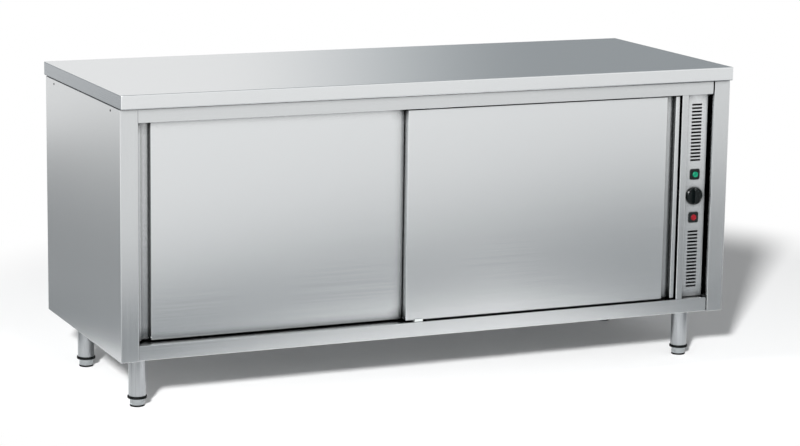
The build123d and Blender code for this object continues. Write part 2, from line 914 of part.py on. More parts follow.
nodes = {
    "worktop": worktop(),
    "worktop_board": worktop_board(),
    "worktop_stiffeners": worktop_stiffeners(),
    "left_side_panel": left_side_panel(),
    "right_side_panel": mirrored(left_side_panel()),
    "side_screws": side_screws(),
    "upper_rail": upper_rail(),
    "lower_rail": lower_rail(),
    "base_pan": base_pan(),
    "back_panel": back_panel(),
    "left_liner": left_liner(),
    "back_liner": back_liner(),
    "ceiling_liner": ceiling_liner(),
    "insulation": insulation(),
    "door_track": door_track(),
    "door_guide": door_guide(),
    "door_jamb": door_jamb(),
    "partition": partition(),
    "control_panel": control_panel(),
    "power_button_housing": switch_housing(1),
    "power_button": power_button(),
    "heating_lamp_housing": switch_housing(-1),
    "heating_lamp_lens": heating_lamp_lens(),
    "thermostat": thermostat(),
    "thermostat_stem": thermostat_stem(),
    "thermostat_knob": thermostat_knob(),
    "middle_shelf": middle_shelf(),
    "shelf_strips": shelf_strips(),
    "shelf_clips": shelf_clips(),
    "fan_housing": fan_housing(),
    "fan_motor": fan_motor(),
    "fan_wheel": fan_wheel(),
    "heating_element": heating_element(),
    "cable_gland": cable_gland(),
    "leg_plates": leg_plates(),
    "leg_bushes": leg_bushes(),
}
nodes |= door_nodes("left", x_left_door, y_left_door, x_left_door, 1)
nodes |= door_nodes("right", x_right_door, y_right_door, x_right_door + door_width, -1)
for corner, place in leg_places.items():
    nodes["leg_" + corner] = leg_tube(*place)
    nodes["foot_" + corner] = foot(*place)
    nodes["foot_pad_" + corner] = foot_pad(*place)

for name, shape in nodes.items():
    export_step(shape, f"parts/{name}.step")
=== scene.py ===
import json
import math

import bmesh
import bpy
from mathutils import Matrix, Vector


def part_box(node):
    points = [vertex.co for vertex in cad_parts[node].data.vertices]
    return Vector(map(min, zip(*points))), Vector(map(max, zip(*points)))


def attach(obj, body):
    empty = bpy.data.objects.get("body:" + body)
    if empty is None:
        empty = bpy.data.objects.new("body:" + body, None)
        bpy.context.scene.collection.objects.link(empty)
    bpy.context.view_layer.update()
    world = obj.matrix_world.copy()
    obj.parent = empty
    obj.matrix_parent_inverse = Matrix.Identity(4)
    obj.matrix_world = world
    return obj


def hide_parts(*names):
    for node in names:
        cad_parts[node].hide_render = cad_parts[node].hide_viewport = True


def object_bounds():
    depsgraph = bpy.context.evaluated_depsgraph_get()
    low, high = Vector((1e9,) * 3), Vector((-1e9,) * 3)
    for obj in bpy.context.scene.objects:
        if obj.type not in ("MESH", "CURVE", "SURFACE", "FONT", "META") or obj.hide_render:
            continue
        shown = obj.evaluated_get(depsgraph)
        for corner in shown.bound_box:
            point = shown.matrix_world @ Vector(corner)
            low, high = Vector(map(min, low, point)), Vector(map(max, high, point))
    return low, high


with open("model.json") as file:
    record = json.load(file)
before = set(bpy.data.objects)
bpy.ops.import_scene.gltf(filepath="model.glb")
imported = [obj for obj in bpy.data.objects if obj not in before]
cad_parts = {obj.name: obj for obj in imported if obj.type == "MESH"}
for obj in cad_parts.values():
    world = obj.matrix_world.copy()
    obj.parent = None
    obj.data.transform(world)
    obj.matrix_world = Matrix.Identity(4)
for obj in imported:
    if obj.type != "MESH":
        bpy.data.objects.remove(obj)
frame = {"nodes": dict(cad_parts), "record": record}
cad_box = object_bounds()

# ---- Side panels ----
# Each end wall, its front post and the fold behind the doors are one stainless sheet, bent on a
# press brake, so the outer corners are rounded by about two sheet thicknesses and the brushed
# grain runs upwards round all of them.


def colour(code):
    """A linear colour from sRGB hex."""
    channels = [int(code[i:i + 2], 16) / 255 for i in (1, 3, 5)]
    linear = [c / 12.92 if c <= 0.04045 else ((c + 0.055) / 1.055) ** 2.4 for c in channels]
    return linear + [1.0]


def add(tree, kind, settings=None, links=None):
    """Adds a node. Settings name its properties or sockets, links give a socket's source."""
    node = tree.nodes.new(kind)
    for key, value in (settings or {}).items():
        if isinstance(key, str) and hasattr(node, key):
            setattr(node, key, value)
        else:
            node.inputs[key].default_value = value
    for key, source in (links or {}).items():
        tree.links.new(source, node.inputs[key])
    return node


def new_material(name, surface):
    """A material, its tree, its shader with these settings, and the object's coordinates."""
    material = bpy.data.materials.new(name)
    material.use_nodes = True
    tree = material.node_tree
    shader = tree.nodes["Principled BSDF"]
    for socket, value in surface.items():
        shader.inputs[socket].default_value = value
    place = add(tree, "ShaderNodeTexCoord").outputs["Object"]
    return material, tree, shader, place


def pattern(tree, place, across, along, axis, detail=2.0):
    """Noise drawn out along one axis: across and along are its real sizes in millimetres."""
    scale = [1000 / across] * 3
    scale["XYZ".index(axis)] = 1000 / along
    stretched = add(tree, "ShaderNodeMapping", {"Scale": scale}, {"Vector": place}).outputs[0]
    noise = {"Scale": 1.0, "Detail": detail}
    return add(tree, "ShaderNodeTexNoise", noise, {"Vector": stretched}).outputs["Fac"]


noise_low, noise_high = 0.3, 0.7  # nearly all of a noise lies between these


def between(tree, factor, low, high):
    """A number that follows a noise from low to high."""
    spread = {"From Min": noise_low, "From Max": noise_high, "To Min": low, "To Max": high}
    return add(tree, "ShaderNodeMapRange", spread, {"Value": factor}).outputs[0]


def two_tone(tree, factor, first, second):
    """A colour between two hex colours."""
    ends = {"data_type": "RGBA", 6: colour(first), 7: colour(second)}
    return add(tree, "ShaderNodeMix", ends, {0: factor}).outputs[2]


def raised(tree, shader, height, depth_mm):
    """Bump of a real depth in millimetres."""
    relief = {"Strength": 1.0, "Distance": depth_mm / 1000}
    bump = add(tree, "ShaderNodeBump", relief, {"Height": height}).outputs[0]
    tree.links.new(bump, shader.inputs["Normal"])


# Painted shade in gaps: how far away, in millimetres, a wall darkens a place, and the openness
# where the painted shade is darkest and where it ends.
gap_reach, gap_darkest, gap_unshaded = 45.0, 0.4, 0.82


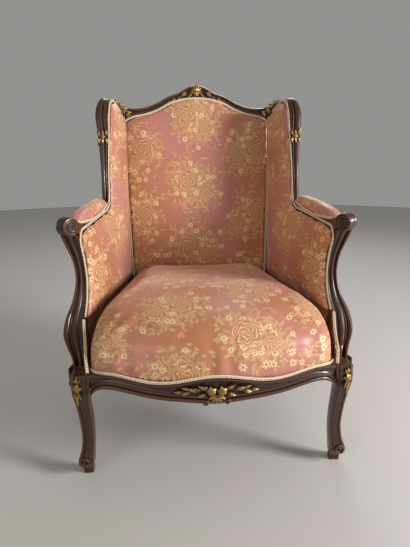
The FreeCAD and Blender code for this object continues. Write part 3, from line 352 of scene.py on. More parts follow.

-- What you are asked to do --
Nothing beyond the lines starting at the line containing "cad_parts[node].hide_render = cad_parts[node].hide_viewport" and ending at the line containing "return low, high" is to be reproduced; reproduce those lines exactly, both ends included.

-- Solved problem --
        cad_parts[node].hide_render = cad_parts[node].hide_viewport = True


def object_bounds():
    depsgraph = bpy.context.evaluated_depsgraph_get()
    low, high = Vector((1e9,) * 3), Vector((-1e9,) * 3)
    for obj in bpy.context.scene.objects:
        if obj.type not in ("MESH", "CURVE", "SURFACE", "FONT", "META") or obj.hide_render:
            continue
        shown = obj.evaluated_get(depsgraph)
        for corner in shown.bound_box:
            point = shown.matrix_world @ Vector(corner)
            low, high = Vector(map(min, low, point)), Vector(map(max, high, point))
    return low, high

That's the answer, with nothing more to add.